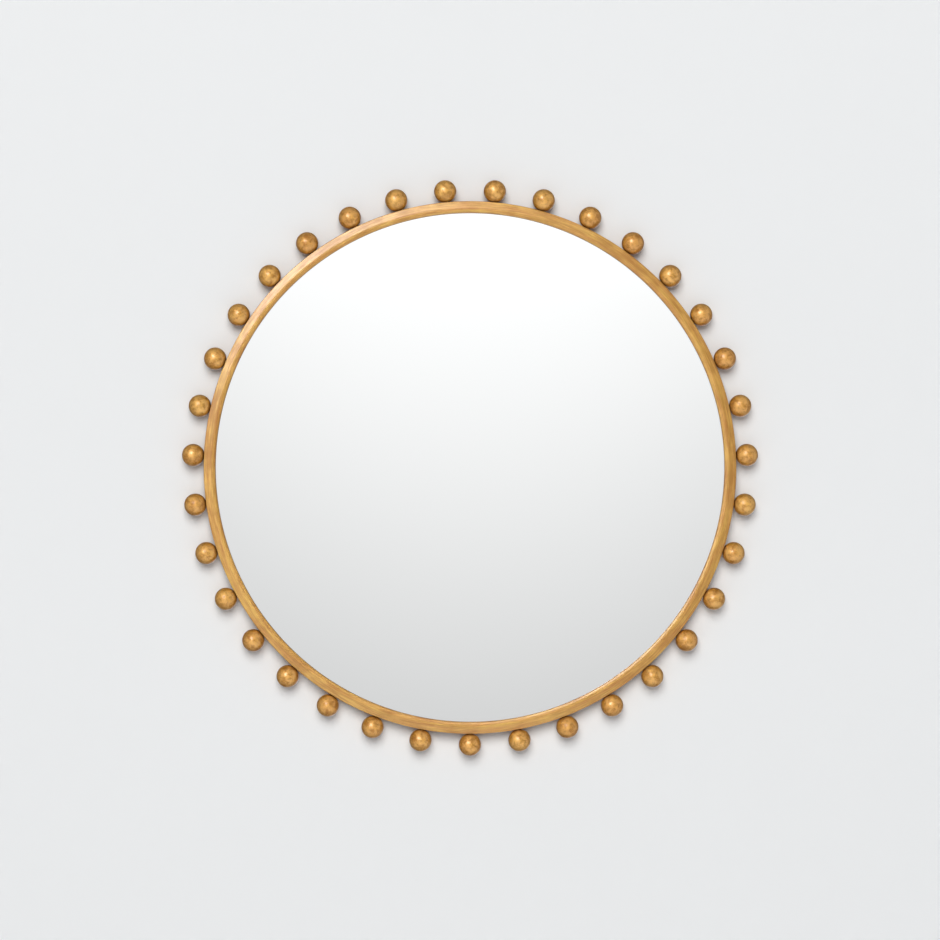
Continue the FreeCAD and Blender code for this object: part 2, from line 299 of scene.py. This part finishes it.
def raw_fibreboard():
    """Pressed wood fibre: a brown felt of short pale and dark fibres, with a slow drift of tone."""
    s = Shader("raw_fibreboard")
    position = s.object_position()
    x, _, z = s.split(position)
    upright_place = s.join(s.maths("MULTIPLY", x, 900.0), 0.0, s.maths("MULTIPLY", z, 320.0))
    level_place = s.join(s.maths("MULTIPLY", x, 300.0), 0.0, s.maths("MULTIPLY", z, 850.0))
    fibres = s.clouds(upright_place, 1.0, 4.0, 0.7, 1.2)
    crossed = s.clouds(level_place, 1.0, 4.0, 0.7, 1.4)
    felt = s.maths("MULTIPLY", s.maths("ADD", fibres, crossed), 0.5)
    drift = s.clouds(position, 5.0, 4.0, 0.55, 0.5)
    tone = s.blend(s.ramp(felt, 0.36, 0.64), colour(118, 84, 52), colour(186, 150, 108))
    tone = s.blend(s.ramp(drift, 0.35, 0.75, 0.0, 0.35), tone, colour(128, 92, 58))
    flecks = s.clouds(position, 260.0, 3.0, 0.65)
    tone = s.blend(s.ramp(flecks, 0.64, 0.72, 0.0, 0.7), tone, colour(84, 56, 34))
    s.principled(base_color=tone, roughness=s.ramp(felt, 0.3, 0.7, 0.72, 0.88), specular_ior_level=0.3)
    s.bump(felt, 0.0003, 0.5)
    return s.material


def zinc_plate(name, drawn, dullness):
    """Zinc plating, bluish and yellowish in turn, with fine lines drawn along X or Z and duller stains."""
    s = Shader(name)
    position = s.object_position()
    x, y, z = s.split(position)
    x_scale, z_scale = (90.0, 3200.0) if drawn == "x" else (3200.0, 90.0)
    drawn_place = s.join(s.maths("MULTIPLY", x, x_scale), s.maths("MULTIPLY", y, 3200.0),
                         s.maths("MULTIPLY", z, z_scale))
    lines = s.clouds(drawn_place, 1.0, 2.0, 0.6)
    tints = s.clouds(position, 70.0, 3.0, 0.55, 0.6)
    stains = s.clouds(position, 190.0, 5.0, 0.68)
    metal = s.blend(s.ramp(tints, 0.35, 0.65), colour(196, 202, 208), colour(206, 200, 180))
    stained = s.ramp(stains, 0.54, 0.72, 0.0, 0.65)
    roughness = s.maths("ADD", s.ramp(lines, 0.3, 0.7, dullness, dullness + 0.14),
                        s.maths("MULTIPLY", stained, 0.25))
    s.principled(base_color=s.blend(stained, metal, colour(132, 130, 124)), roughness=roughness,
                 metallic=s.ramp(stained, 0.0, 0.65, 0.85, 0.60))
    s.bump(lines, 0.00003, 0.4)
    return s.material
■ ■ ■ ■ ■
Please reproduce every line of the material word for word.

• PROBLEM SOLUTION
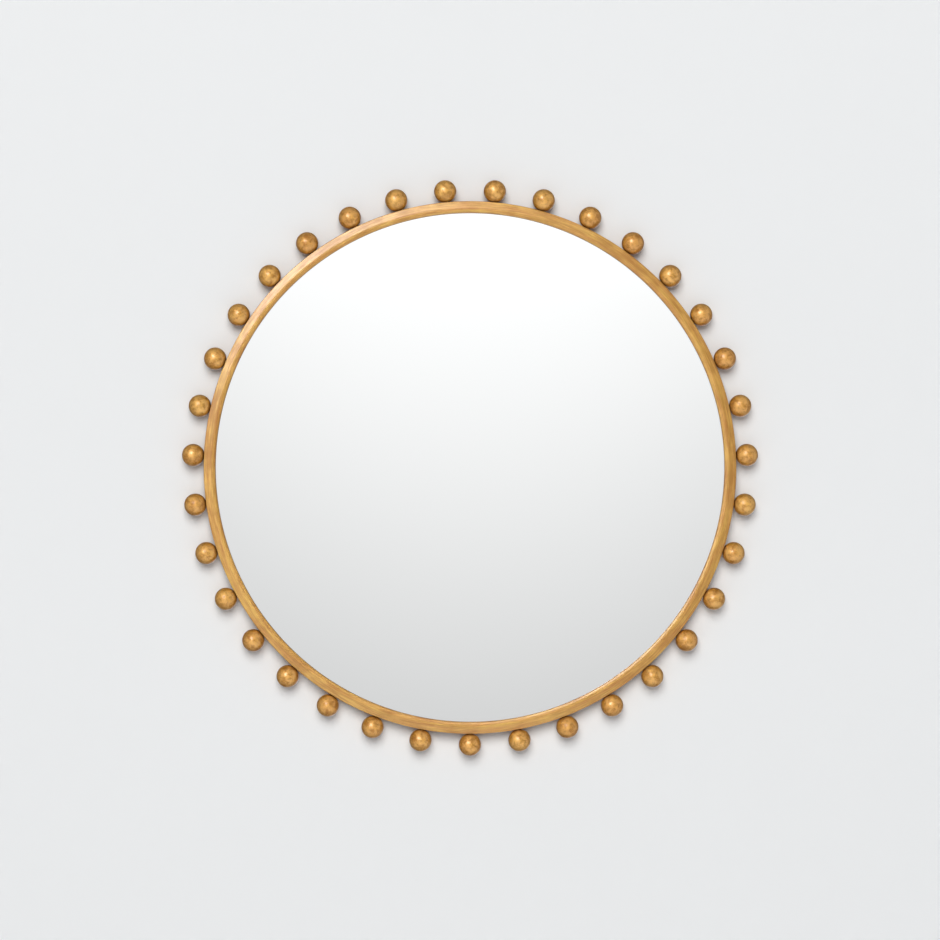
Continue the FreeCAD and Blender code for this object: part 2, from line 299 of scene.py. This part finishes it.
def raw_fibreboard():
    """Pressed wood fibre: a brown felt of short pale and dark fibres, with a slow drift of tone."""
    s = Shader("raw_fibreboard")
    position = s.object_position()
    x, _, z = s.split(position)
    upright_place = s.join(s.maths("MULTIPLY", x, 900.0), 0.0, s.maths("MULTIPLY", z, 320.0))
    level_place = s.join(s.maths("MULTIPLY", x, 300.0), 0.0, s.maths("MULTIPLY", z, 850.0))
    fibres = s.clouds(upright_place, 1.0, 4.0, 0.7, 1.2)
    crossed = s.clouds(level_place, 1.0, 4.0, 0.7, 1.4)
    felt = s.maths("MULTIPLY", s.maths("ADD", fibres, crossed), 0.5)
    drift = s.clouds(position, 5.0, 4.0, 0.55, 0.5)
    tone = s.blend(s.ramp(felt, 0.36, 0.64), colour(118, 84, 52), colour(186, 150, 108))
    tone = s.blend(s.ramp(drift, 0.35, 0.75, 0.0, 0.35), tone, colour(128, 92, 58))
    flecks = s.clouds(position, 260.0, 3.0, 0.65)
    tone = s.blend(s.ramp(flecks, 0.64, 0.72, 0.0, 0.7), tone, colour(84, 56, 34))
    s.principled(base_color=tone, roughness=s.ramp(felt, 0.3, 0.7, 0.72, 0.88), specular_ior_level=0.3)
    s.bump(felt, 0.0003, 0.5)
    return s.material


def zinc_plate(name, drawn, dullness):
    """Zinc plating, bluish and yellowish in turn, with fine lines drawn along X or Z and duller stains."""
    s = Shader(name)
    position = s.object_position()
    x, y, z = s.split(position)
    x_scale, z_scale = (90.0, 3200.0) if drawn == "x" else (3200.0, 90.0)
    drawn_place = s.join(s.maths("MULTIPLY", x, x_scale), s.maths("MULTIPLY", y, 3200.0),
                         s.maths("MULTIPLY", z, z_scale))
    lines = s.clouds(drawn_place, 1.0, 2.0, 0.6)
    tints = s.clouds(position, 70.0, 3.0, 0.55, 0.6)
    stains = s.clouds(position, 190.0, 5.0, 0.68)
    metal = s.blend(s.ramp(tints, 0.35, 0.65), colour(196, 202, 208), colour(206, 200, 180))
    stained = s.ramp(stains, 0.54, 0.72, 0.0, 0.65)
    roughness = s.maths("ADD", s.ramp(lines, 0.3, 0.7, dullness, dullness + 0.14),
                        s.maths("MULTIPLY", stained, 0.25))
    s.principled(base_color=s.blend(stained, metal, colour(132, 130, 124)), roughness=roughness,
                 metallic=s.ramp(stained, 0.0, 0.65, 0.85, 0.60))
    s.bump(lines, 0.00003, 0.4)
    return s.material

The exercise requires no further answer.